The weeklong experiment started last Saturday. Despite some challenges I was able to put in 30 minutes each day. Initially the sessions felt very long. For the first three days I was unable to get through a session without looking at my watch to see how much time had passed. On the first day 16 minutes, the second day 25 minutes then 28. Eventually I was able to push through, or more aptly surrender, and sit for the full 30 minutes without feeling the need to look at my watch. My mind still jumps around and I’m award of body comfort. Sitting up straight against a wall helps.
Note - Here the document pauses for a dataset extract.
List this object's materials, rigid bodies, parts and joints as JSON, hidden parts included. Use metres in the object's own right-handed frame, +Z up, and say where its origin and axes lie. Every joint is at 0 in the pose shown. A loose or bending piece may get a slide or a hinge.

Despite having declared three-time blocks when the experiment started, I was practicing randomly. Times that tended to ‘interfere’ the least with other daily activities were used. That doesn’t work. On the last day it became clear that setting a time and sticking to it was the best path to successfully cultivating the habit. During the trial period, I have enough positives associated with meditation that I deemed I would stick to it. The timeframe I have selected moving forward is 8:30 pm. I’m incorporating habit stacking. When attempting to change or introduce a new habit, it is advantageous to combine it with a current habit hence habit stacking.


At some point along the way, I realized that I felt better and slept more peacefully when I habitually went to bed at the same time each night. Since I am such a morning person, I bravely set the time at 8:30. Bravely, because it was a bit awkward to hold initially. At social gatherings I was leaving early or excusing myself to head to bed. We try to plan activities around it, and I let friends know prior to getting together. That helps. Now it has become my thing and people just roll with it. A few have even thanked me or given me kudos for setting the priority. I just know that I feel better and that makes it worth defending the time.

When I was involved in Lean rollouts with work, we learned about the concept of defending time to protect most valued activities. It makes sense in our personal lives too. Declaring it and holding it just takes a bit of mindfulness, and wiliness to endure awkward moments. At some point you will be asked and expected to give in. That choice is up to you. Each situation is different. For whatever reason, it seems to me, that the moment you declare an intention or change, the universe conspires to test you. Let it. Just observe and take it day by day. Meditation is my new habit to cultivate and explore. I am looking forward to this chapter of my wellness journey.